Вывески у них были: Ленинградский Интеллигент или какой-нибудь Московский Бродяга…
Раз начальник не послушался. Не наш, в другом лагере. Воры в законе тому начальнику сказали, чтобы Петюнчикам выдавали черпачок побольше да погуще. У каждого вора в законе в прислужниках малолетки-заключенные. Начальник наплевал на их условия.
– У меня, – говорит, – свои законы.
Они:
– Посмотрим на твои законы.
Петюнчик или другой кто из ворья проскочил через забор и зарезал начальника лагеря.
В нашем бараке у вора в законе хлеб кто-то украл. Он глазами повёл, на одного осетина указал:
– Ты сожрал!
Тот начал клясться:
– Не я!
Бесполезно, приговор вынесен. К осетину подходят двое, на пол бросили, доску из вагонки двухметровую вынимают, под подбородок ставят и на горло торцом надавили. Из носа, из ушей кровь… И никого не наказали за убийство. А осетин взял хлеб или кто… Зато наглядная акция возмездия в назидание другим проведена.

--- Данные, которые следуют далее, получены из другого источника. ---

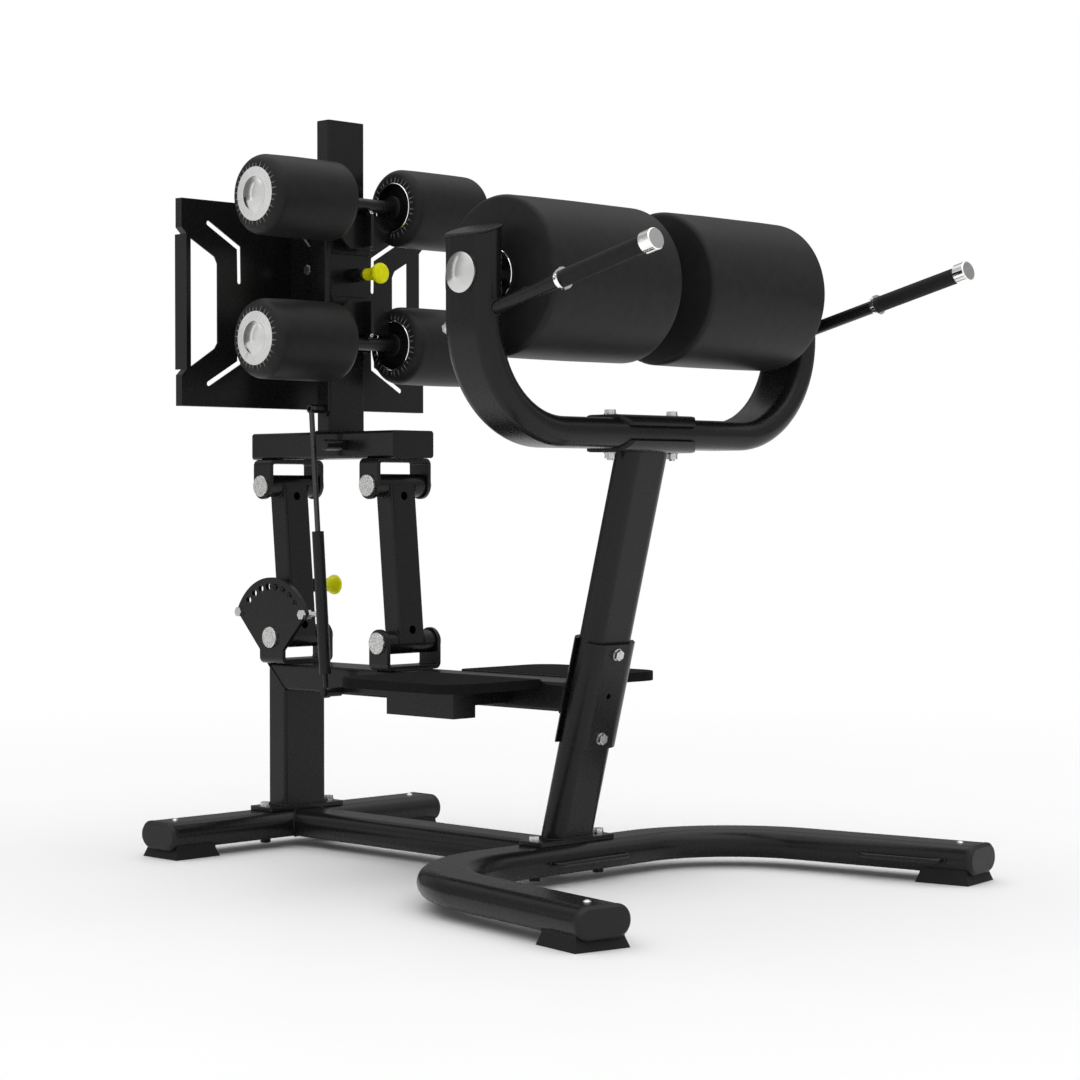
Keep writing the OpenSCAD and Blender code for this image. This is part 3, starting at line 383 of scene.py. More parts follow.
def plated_steel(name, colour, rough=0.24, blackened=None, reach=FITTING_REACH, black=None):
    """Plated steel; what lies within a reach of one given place may be blackened."""
    made = Shader(name, colour, metallic=1.0, roughness=rough)
    made.tint(made.grain(260, 3), 0.16)
    made.roughness(made.grain(700, 4), rough - 0.08, rough + 0.14)
    made.bump(made.grain(1600, 3), 0.03 * MM, 0.5)
    if blackened:
        away = made.add("ShaderNodeVectorMath", operation="LENGTH")
        made.link(made.moved(blackened), away.inputs[0])
        covered(made, made.ranged(away.outputs["Value"], reach, reach + COAT_EDGE, 1, 0), black)
    return made.material


def forged_head(colour):
    """Pin heads with a rough forged face."""
    made = Shader("forged_head", colour, metallic=1.0, roughness=0.28)
    made.tint(made.grain(420, 4), 0.45)
    made.roughness(made.grain(500, 4), 0.16, 0.5)
    made.bump(made.grain(330, 4), 0.5 * MM, 0.9)
    made.bump(made.cells(700), 0.2 * MM, 0.6)
    return made.material


def polished_chrome(colour):
    made = Shader("polished_chrome", colour, metallic=1.0, roughness=0.08)
    made.roughness(made.grain(200, 3), 0.05, 0.14)
    made.bump(made.grain(500, 2), 0.01 * MM, 0.2)
    return made.material


def sewing_thread(colour):
    made = Shader("sewing_thread", colour, roughness=0.7, specular=0.3)
    made.tint(made.grain(1500, 2), 0.25)
    made.bump(made.grain(4000, 2), 0.08 * MM, 0.7)
    return made.material


MATERIALS = {}


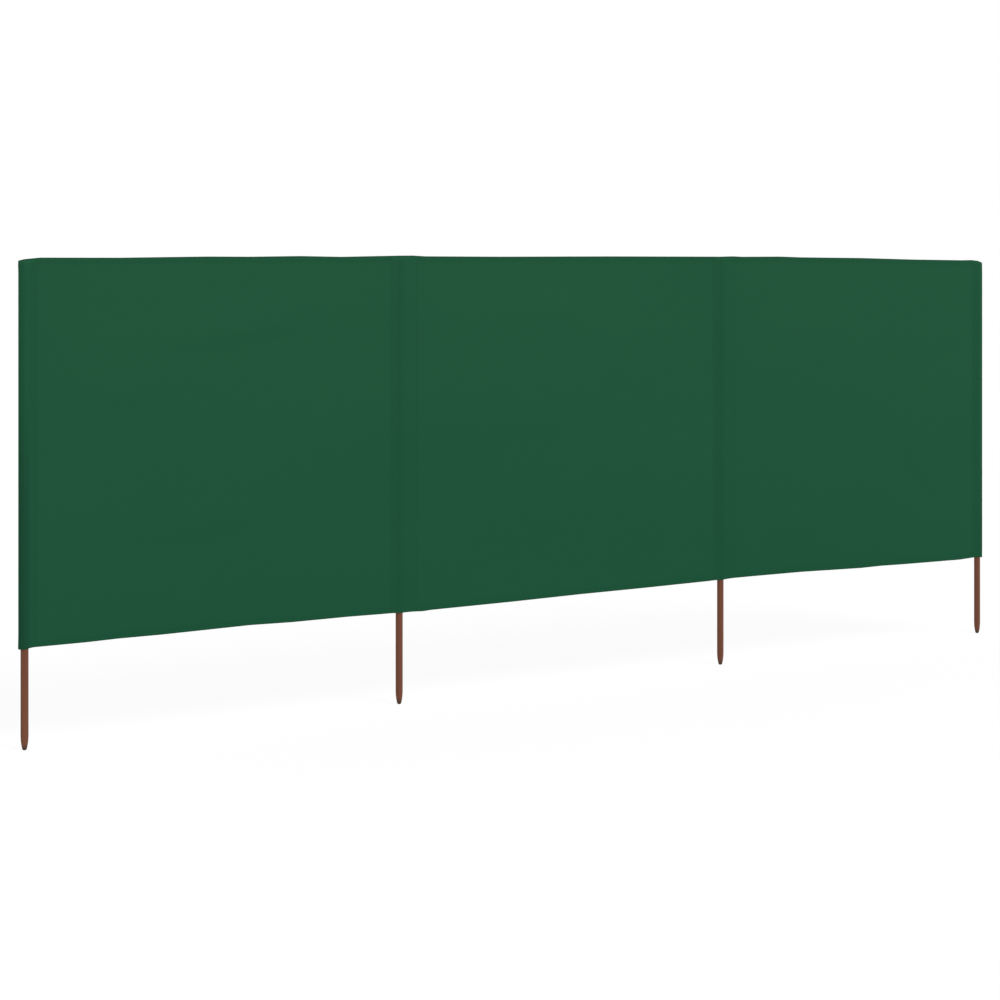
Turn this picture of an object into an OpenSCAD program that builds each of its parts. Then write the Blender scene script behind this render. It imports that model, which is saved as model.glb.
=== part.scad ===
// Beach windbreak: three bays of cloth on four round wooden poles.
// Millimetres, +Z up. The origin is the foot of the second pole from the left,
// +X runs along the middle bay to the third pole, and the front faces -Y.

/* [Cloth] */
// Length of the whole cloth, laid out straight
cloth_length = 4000; // [3000:50:6000]
// Height of the cloth
cloth_height = 1200; // [800:50:1400]
// Distance between the two middle poles
middle_bay = 1360; // [1000:20:2000]
// Thickness of a bay's cloth, thicker than the real one so that it is solid
cloth_thickness = 3; // [2:0.5:5]

/* [Poles] */
// Length of each pole
pole_length = 1500; // [1500:50:2000]
// Diameter of each pole
pole_diameter = 24; // [16:1:32]
// Length of the pointed end that goes into the sand
point_length = 42; // [20:2:80]
// Diameter of the flat at the very tip
tip_diameter = 8; // [4:1:14]
// Bevel round each pole's top end
top_bevel = 2; // [1:0.5:4]

/* [Pole pockets] */
// Cloth round the pole
pocket_wall = 2; // [1.5:0.5:4]
// Gap between a pole and its pocket
pocket_clearance = 0.3; // [0.2:0.1:1]
// From an inner pole's axis to the seam on its left, where the cloth folds
near_seam = 32; // [24:1:45]
// From an inner pole's axis to the seam on its right
far_seam = 62; // [36:1:90]
// From an end pole's axis to its pocket's seam
end_seam = 30; // [26:1:60]
// Room between an end pole's pocket and the folded edge of the cloth
fold_slack = 3.7; // [1:0.1:10]
// Cloth that closes a pocket above the pole's top
pocket_cap = 10; // [4:1:25]
// Gap at a near seam, between a pocket and the bay that folds there
fold_gap = 0.3; // [0.2:0.1:1]

/* [Hems] */
// Height of the hems along the top and the bottom
hem_height = 20; // [10:1:40]
// Thickness of the hems, where the cloth is turned over
hem_thickness = 5; // [3:0.5:8]

/* [Hidden] */
$fn = 96;
// Degrees by which a pocket's flat sides leave the round before they would be tangent to it
tangent_margin = 6;
// Degrees between two corners of a round, so that a flat side starts at a corner
facet = 360 / $fn;
// Bevel that rounds a pole's tip, as a share of the step from the tip out to the shaft
rounding_share = 0.36;
pole_radius = pole_diameter / 2;
tip_radius = tip_diameter / 2;
pocket_bore = pole_radius + pocket_clearance;
pocket_radius = pocket_bore + pocket_wall;
end_fold = pocket_radius + fold_slack;
cloth_bottom = pole_length + pocket_cap - cloth_height;
cloth_top = cloth_bottom + cloth_height;
end_bay = (cloth_length - middle_bay) / 2 - end_fold;
pole_1_x = -end_bay;
pole_2_x = 0;
pole_3_x = middle_bay;
pole_4_x = middle_bay + end_bay;
left_bay_x = [pole_1_x + end_seam, pole_2_x - near_seam - fold_gap];
middle_bay_x = [pole_2_x + far_seam, pole_3_x - near_seam - fold_gap];
right_bay_x = [pole_3_x + far_seam, pole_4_x - end_seam];
pole_colour = [0.42, 0.25, 0.18];
cloth_colour = [0.13, 0.33, 0.22];
hem_colour = [0.11, 0.29, 0.19];
pocket_colour = [0.12, 0.31, 0.20];

// One pole: a flat tip with a small rounding, a long point, a round shaft and a bevelled top.
module pole(x) {
    rounding = rounding_share * (pole_radius - tip_radius);
    rounded_radius = tip_radius + rounding;
    color(pole_colour)
    translate([x, 0, 0])
    rotate_extrude()
    polygon([
        [0, 0],
        [tip_radius, 0],
        [rounded_radius, rounding],
        [pole_radius, point_length],
        [pole_radius, pole_length - top_bevel],
        [pole_radius - top_bevel, pole_length],
        [0, pole_length]
    ]);
}

// The corner of the round from which a pocket's flat side starts, for a seam at this reach.
function shoulder_angle(reach) = facet * floor((
    atan2(cloth_thickness / 2, reach)
    + acos(pocket_radius / norm([reach, cloth_thickness / 2]))
    - tangent_margin) / facet);
function shoulder(reach) =
    pocket_radius * [cos(shoulder_angle(reach)), sin(shoulder_angle(reach))];

// The flat sides of a pocket, from the seam or fold on the left to the one on the right.
module pocket_sides(left_reach, right_reach) {
    half = cloth_thickness / 2;
    left = shoulder(left_reach);
    right = shoulder(right_reach);
    polygon([
        [-left_reach, -half],
        [-left[0], -left[1]],
        [right[0], -right[1]],
        [right_reach, -half],
        [right_reach, half],
        [right[0], right[1]],
        [-left[0], left[1]],
        [-left_reach, half]
    ]);
}

// One pocket, closed at the top, with the pole's bore open at the bottom.
module pocket(x, left_reach, right_reach) {
    color(pocket_colour)
    translate([x, 0, cloth_bottom])
    difference() {
        linear_extrude(cloth_height)
        union() {
            circle(r = pocket_radius);
            pocket_sides(left_reach, right_reach);
        }
        translate([0, 0, -1])
        cylinder(h = cloth_height - pocket_cap + 1, r = pocket_bore);
    }
}

// One bay's single layer of cloth, between its two hems.
module bay(span) {
    color(cloth_colour)
    translate([span[0], -cloth_thickness / 2, cloth_bottom + hem_height])
    cube([span[1] - span[0], cloth_thickness, cloth_height - 2 * hem_height]);
}

// One bay's turned-over edge.
module hem(span, z) {
    color(hem_colour)
    translate([span[0], -hem_thickness / 2, z])
    cube([span[1] - span[0], hem_thickness, hem_height]);
}

module pole_1() pole(pole_1_x);
module pole_2() pole(pole_2_x);
module pole_3() pole(pole_3_x);
module pole_4() pole(pole_4_x);
module pocket_1() pocket(pole_1_x, end_fold, end_seam);
module pocket_2() pocket(pole_2_x, near_seam, far_seam);
module pocket_3() pocket(pole_3_x, near_seam, far_seam);
module pocket_4() pocket(pole_4_x, end_seam, end_fold);
module bay_1() bay(left_bay_x);
module bay_2() bay(middle_bay_x);
module bay_3() bay(right_bay_x);
module top_hem_1() hem(left_bay_x, cloth_top - hem_height);
module top_hem_2() hem(middle_bay_x, cloth_top - hem_height);
module top_hem_3() hem(right_bay_x, cloth_top - hem_height);
module bottom_hem_1() hem(left_bay_x, cloth_bottom);
module bottom_hem_2() hem(middle_bay_x, cloth_bottom);
module bottom_hem_3() hem(right_bay_x, cloth_bottom);

pole_1();
pole_2();
pole_3();
pole_4();
pocket_1();
pocket_2();
pocket_3();
pocket_4();
bay_1();
bay_2();
bay_3();
top_hem_1();
top_hem_2();
top_hem_3();
bottom_hem_1();
bottom_hem_2();
bottom_hem_3();
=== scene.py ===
# %% [markdown]
# # A beach windbreak, piece by piece
# A long green cloth stands on four round poles. Each pole slides up into a pocket that is
# sewn into the cloth, so the poles show only as short brown feet below it.
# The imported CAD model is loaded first. It says where every piece goes and what each piece
# moves with, and nothing below changes it: the looks are built round it.

# %% Load the frame
import math

import bpy
import numpy as np
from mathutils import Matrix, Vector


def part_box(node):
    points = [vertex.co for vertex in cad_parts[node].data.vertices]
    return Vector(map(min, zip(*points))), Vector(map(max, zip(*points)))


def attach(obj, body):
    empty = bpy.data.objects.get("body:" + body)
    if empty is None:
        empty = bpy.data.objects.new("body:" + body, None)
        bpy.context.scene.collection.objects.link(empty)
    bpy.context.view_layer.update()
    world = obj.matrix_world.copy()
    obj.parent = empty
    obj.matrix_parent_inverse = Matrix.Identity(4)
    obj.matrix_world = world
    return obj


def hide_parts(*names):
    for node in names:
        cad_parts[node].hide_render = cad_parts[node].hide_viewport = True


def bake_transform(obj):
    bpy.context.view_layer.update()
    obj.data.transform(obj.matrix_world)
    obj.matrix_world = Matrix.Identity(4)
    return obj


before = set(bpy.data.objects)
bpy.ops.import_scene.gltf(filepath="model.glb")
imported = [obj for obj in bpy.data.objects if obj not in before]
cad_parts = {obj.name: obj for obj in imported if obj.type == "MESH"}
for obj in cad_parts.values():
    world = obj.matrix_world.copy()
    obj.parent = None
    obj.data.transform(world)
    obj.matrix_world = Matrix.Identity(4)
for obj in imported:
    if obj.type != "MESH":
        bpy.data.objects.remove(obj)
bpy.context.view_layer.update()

# %% [markdown]
# ## Where things are
# All the places come from the CAD nodes' boxes: the poles' axes, the seams of the pole
# pockets, and the cloth's lower and upper edge. Sizes are in metres.

# %% Places from the frame
def middle_x(node):
    """The x of a CAD node's centre line."""
    low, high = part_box(node)
    return (low.x + high.x) / 2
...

К ворам в законе приезжали какие-то деятели – хорошо одетые, представительные – им давали свидание. Поговаривали – те же воры и приезжали. Поддерживали друг друга. Это были идолы лагерные. Я с одним работал. Я был банщиком, а он, конечно, ничего не делал, палец о палец не ударит, но любил поговорить. Уважительно ко мне относился. Чуть не каждый день называл свой адрес, на улице Подлужной в Казани жил.
– Жору Казанского там каждая собака знает!